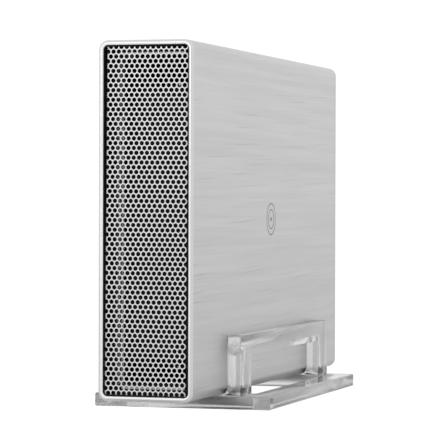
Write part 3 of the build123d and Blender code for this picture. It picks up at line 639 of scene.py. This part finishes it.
def grille_tree():
    fold = Folding("folded perforated sheet")
    inputs = fold.declare({
        "Columns": 18, "Rows": 77, "Pitch": PITCH, "Row pitch": ROW_PITCH, "Sheet": SHEET,
        "Bend radius": 0.5 * MM,
        "Half width": (GRILLE_HIGH.x - GRILLE_LOW.x) / 2,
        "Half height": (GRILLE_HIGH.z - GRILLE_LOW.z) / 2,
        "Pattern right": 0.06 * MM, "Pattern up": 0.21 * MM,
        "Turn": math.radians(0.37), "Right": -0.08 * MM, "Up": -0.03 * MM,
        "Front": GRILLE_LOW.y, "Middle": (GRILLE_HIGH.z + GRILLE_LOW.z) / 2,
        "Painted shade depth": 0.2 * MM,
    })
    tree = fold.tree
    grid = tree.node("GeometryNodeMeshGrid", None, {
        "Vertices X": inputs["Columns"], "Vertices Y": inputs["Rows"],
        "Size X": (inputs["Columns"] - 1) * inputs["Pitch"],
        "Size Y": (inputs["Rows"] - 1) * inputs["Row pitch"],
    })
    index = tree.node("GeometryNodeInputIndex")
    odd = index.math("MODULO", inputs["Rows"]).math("MODULO", 2.0)
    along, up = tree.parts(tree.node("GeometryNodeInputPosition"), "XY")
    right = along + inputs["Pattern right"] + (1 - odd) * inputs["Pitch"] / 2
    high = up + inputs["Pattern up"]
    placed = tree.node("GeometryNodeSetPosition", None, {
        "Geometry": grid,
        "Position": tree.node("ShaderNodeCombineXYZ", None, {"X": right, "Z": high}),
    })
    over_side = abs(right) > inputs["Half width"] - inputs["Bend radius"]
    over_top = abs(high) > inputs["Half height"] - inputs["Bend radius"]
    corners = tree.node(
        "GeometryNodeDeleteGeometry", {"domain": "POINT"},
        {"Geometry": placed, "Selection": over_side * over_top > 0.5},
    )
    cells = tree.node("GeometryNodeInstanceOnPoints", None, {
        "Points": corners, "Instance": tree.geometry_in(),
    })
    sheet = tree.node("GeometryNodeMergeByDistance", None, {
        "Geometry": tree.node("GeometryNodeRealizeInstances", None, {"Geometry": cells}),
        "Distance": 0.002 * MM,
    })
    x, depth, z = tree.parts(tree.node("GeometryNodeInputPosition"), "XYZ")
    side, side_back = folded(x, depth, inputs, "Half width")
    rise, rise_back = folded(z, depth, inputs, "Half height")
    bent = tree.node("GeometryNodeSetPosition", None, {
        "Geometry": sheet,
        "Position": tree.node("ShaderNodeCombineXYZ", None, {
            "X": side, "Y": side_back + rise_back - depth, "Z": rise,
        }),
    })
    seated = tree.node("GeometryNodeTransform", None, {
        "Geometry": bent,
        "Translation": tree.node("ShaderNodeCombineXYZ", None, {
            "X": inputs["Right"], "Y": inputs["Front"], "Z": inputs["Middle"] + inputs["Up"],
        }),
        "Rotation": tree.node("ShaderNodeCombineXYZ", None, {"Y": inputs["Turn"]}),
    })
    # The sheet's sides past this depth are coloured black: painted shade.
    back = tree.parts(tree.node("GeometryNodeInputPosition"), "Y")[0] - inputs["Front"]
    silver = fold.coat(seated, FINISHES["grille_metal"])
    fold.finish(fold.coat(silver, FINISHES["black_plastic"], back > inputs["Painted shade depth"]))
    return fold


grille_tree().apply(grille)
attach(grille, "enclosure")
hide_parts("front_grille", "grille_flanges")
print("grille faces:", len(grille.data.polygons))

# %% [markdown]
# ## Acrylic plates
#
# Acrylic parts are cut from flat sheet and their corners are broken by hand, which leaves a
# small soft bevel. The brackets' shape comes from the solids. Their triangles are merged back
# into flat faces, and a bevel rounds the sharp edges, because refraction in a rounded edge is
# what makes clear acrylic visible. The cut edges then get their own duller finish.

# %% Stand
STAND_BEVEL = 0.45 * MM
STAND_SEGMENTS = 3
SAME_PLANE = math.radians(0.5)
FACES_ALONG_SHEET = 0.5


def refined(node, width, segments=2):
    """A copy of a CAD node with its flat faces whole and its sharp edges rounded."""
    bm = merged_copy(node)
    bmesh.ops.dissolve_limit(
        bm, angle_limit=SAME_PLANE, verts=bm.verts, edges=bm.edges,
        use_dissolve_boundaries=False,
    )
    soften(bm, width, segments=segments)
    return new_piece(node + "_finished", mesh_from(bm, node), SLOT_OF[node], BODY_OF[node], node)


def finish_cut_edges(piece, across):
    """Give the faces that don't lie along the sheet the duller finish of a cut edge."""
    piece.data.materials.append(FINISHES["cut_acrylic"])
    for face in piece.data.polygons:
        if abs(face.normal.dot(across)) < FACES_ALONG_SHEET:
            face.material_index = 1


SHEET_NORMALS = {
    "stand_base_plate": Vector((0, 0, 1)),
    "stand_bracket_right": Vector((1, 0, 0)),
    "stand_bracket_left": Vector((1, 0, 0)),
}
for node, across in SHEET_NORMALS.items():
    made = refined(node, STAND_BEVEL, segments=STAND_SEGMENTS)
    finish_cut_edges(made, across)
    print(made.name, "faces:", len(made.data.polygons))

# %% [markdown]
# ## The printed mark
#
# A small thin mark is printed on the right side. Two plain rings with a dot in the middle
# stand in for it. It is a film of ink, so the rings are flat and lie a few hundredths of a
# millimetre above the aluminium.

# %% Printed mark
MARK_BACK = 103.5 * MM
MARK_UP = 65.0 * MM
MARK_RADIUS = 6.4 * MM
MARK_LINE = 0.42 * MM
MARK_FILM = 0.03 * MM
MARK_RINGS = ((MARK_RADIUS, 72), (0.62 * MARK_RADIUS, 60))
MARK_DOT = (0.14 * MARK_RADIUS, 24)


def ring_faces(bm, centre, outer, inner, steps):
    """A flat ring, or a disc where inner is 0, that faces +X."""
    loops = []
    for radius in (outer, inner) if inner else (outer,):
        loops.append([
            bm.verts.new(centre + Vector((
                0, radius * math.cos(math.tau * i / steps), radius * math.sin(math.tau * i / steps)
            )))
            for i in range(steps)
        ])
    if not inner:
        bm.faces.new(loops[0])
        return
    for i in range(steps):
        j = (i + 1) % steps
        bm.faces.new((loops[0][i], loops[0][j], loops[1][j], loops[1][i]))


def printed_mark():
    bm = bmesh.new()
    centre = Vector((
        sleeve_high.x + MARK_FILM, sleeve_low.y + MARK_BACK, sleeve_low.z + MARK_UP
    ))
    for radius, steps in MARK_RINGS:
        ring_faces(bm, centre, radius, radius - MARK_LINE, steps)
    dot_radius, dot_steps = MARK_DOT
    ring_faces(bm, centre, dot_radius, 0, dot_steps)
    bm.normal_update()
    for face in bm.faces:
        if face.normal.x < 0:
            face.normal_flip()
    return new_piece("side_mark", mesh_from(bm, "side mark"), "print_ink", "enclosure")


mark = printed_mark()
print("mark faces:", len(mark.data.polygons))

# %% [markdown]
# ## Finishes for the solids
#
# Every other piece keeps its solid, whose shape is already right, and takes its finish from
# the slot that the record gives it. What lies close behind the grille is coloured black as
# painted shade, so that nothing shines through the holes: the tab that holds the row of lights
# and the ends of the drive's rails, whose slot is set to black plastic here. The tray is
# therefore a copy with two finishes.

# %% Finish the rest
TAB_MARGIN = 0.3 * MM
TAB_DEPTH = 3.2 * MM
TRAY_SHEET = 1.0 * MM


def tray_with_painted_shade():
    """A copy of the tray whose tab behind the row of lights, up to the top plate, is black:
    painted shade.
    """
    low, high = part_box("light_board")
    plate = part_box("chassis_tray")[1].z - TRAY_SHEET
    bm = merged_copy("chassis_tray")
    bmesh.ops.bisect_plane(
        bm, geom=bm.verts[:] + bm.edges[:] + bm.faces[:], plane_co=(0, 0, plate),
        plane_no=(0, 0, 1),
    )
    for face in bm.faces:
        # Faces of the tab close behind the grille take the black finish, as painted shade.
        centre = face.calc_center_median()
        beside = low.x - TAB_MARGIN < centre.x < high.x + TAB_MARGIN
        near = centre.y < high.y + TAB_DEPTH
        if beside and near and low.z - TAB_DEPTH < centre.z < plate:
            face.material_index = 1
    soften(bm, 0)
    mesh = mesh_from(bm, "tray")
    mesh.materials.append(FINISHES["zinc_steel"])
    mesh.materials.append(FINISHES["black_board"])
    return new_piece("tray", mesh, "zinc_steel", BODY_OF["chassis_tray"], "chassis_tray")


tray_with_painted_shade()
# The drive's rails are made black plastic, as painted shade behind the grille.
SLOT_OF["drive_rails"] = "black_plastic"
for name, node in NODES.items():
    if node.hide_render:
        continue
    node.data.materials.clear()
    node.data.materials.append(FINISHES[SLOT_OF[name]])
print("finished solids:", sum(not n.hide_render for n in NODES.values()))

# %% [markdown]
# ## The studio
#
# A catalogue picture is lit in a grey tent, and its background is then cleared to white. The
# same thing is done here with the Light Path node: what the camera sees directly is white, and
# what the metal reflects and the acrylic refracts is the soft grey of the tent. One big soft
# light in front brightens the faces that point at the viewer. Light is followed through many
# bounces, because it runs along inside the acrylic.

# %% Floor, world and lights
TENT_GREY = 0.86
FLOOR_GREY = 0.80
CLEARED_WHITE = 1.05
FLOOR_SIZE = 6.0
LIGHT_BOUNCES = 20
AIM = (0, 0, 0.07)
FRONT_LIGHT_PLACE = (-0.5, -1.6, 0.7)
FRONT_LIGHT_SIZE = (1.0, 1.0)
FRONT_LIGHT_POWER = 8


def seen_directly(tree):
    """1 where the camera looks straight at something, 0 in reflections and refractions."""
    return tree.node("ShaderNodeLightPath", out="Is Camera Ray")


def studio_floor():
    bm = bmesh.new()
    bmesh.ops.create_grid(bm, x_segments=1, y_segments=1, size=FLOOR_SIZE)
    floor = bpy.data.objects.new("floor", mesh_from(bm, "floor"))
    bpy.context.scene.collection.objects.link(floor)
    material = bpy.data.materials.new("pale floor")
    material.use_nodes = True
    material.node_tree.nodes.clear()
    tree = Tree(material.node_tree)
    white = tree.node("ShaderNodeEmission", None, {"Color": grey(1.0), "Strength": CLEARED_WHITE})
    matt = tree.node("ShaderNodeBsdfDiffuse", None, {"Color": grey(FLOOR_GREY)})
    shown = tree.node("ShaderNodeMixShader", None, {0: seen_directly(tree), 1: matt, 2: white})
    tree.node("ShaderNodeOutputMaterial", None, {"Surface": shown})
    floor.data.materials.append(material)


def studio_world():
    world = bpy.data.worlds.new("studio")
    world.use_nodes = True
    world.node_tree.nodes.clear()
    tree = Tree(world.node_tree)
    shade = seen_directly(tree) * (CLEARED_WHITE - TENT_GREY) + TENT_GREY
    tent = tree.node("ShaderNodeBackground", None, {"Color": grey(1.0), "Strength": shade})
    tree.node("ShaderNodeOutputWorld", None, {"Surface": tent})
    bpy.context.scene.world = world


def soft_light(name, place, size, power, aim):
    data = bpy.data.lights.new(name, "AREA")
    data.shape = "RECTANGLE"
    data.size, data.size_y = size
    data.energy = power
    light = bpy.data.objects.new(name, data)
    bpy.context.scene.collection.objects.link(light)
    light.location = place
    light.rotation_euler = (Vector(place) - Vector(aim)).to_track_quat("Z", "Y").to_euler()
    return light


studio_floor()
studio_world()
bpy.context.scene.view_settings.view_transform = "Standard"
for kind in ("max_bounces", "glossy_bounces", "transmission_bounces"):
    setattr(bpy.context.scene.cycles, kind, LIGHT_BOUNCES)
soft_light("front light", FRONT_LIGHT_PLACE, FRONT_LIGHT_SIZE, FRONT_LIGHT_POWER, AIM)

.....

## TASK GOAL
Find the lines containing "scene" and pull them out.

## ANSWER IN FULL
Write part 3 of the build123d and Blender code for this picture. It picks up at line 639 of scene.py. This part finishes it.
    bpy.context.scene.collection.objects.link(floor)
    bpy.context.scene.world = world
    bpy.context.scene.collection.objects.link(light)
bpy.context.scene.view_settings.view_transform = "Standard"
    setattr(bpy.context.scene.cycles, kind, LIGHT_BOUNCES)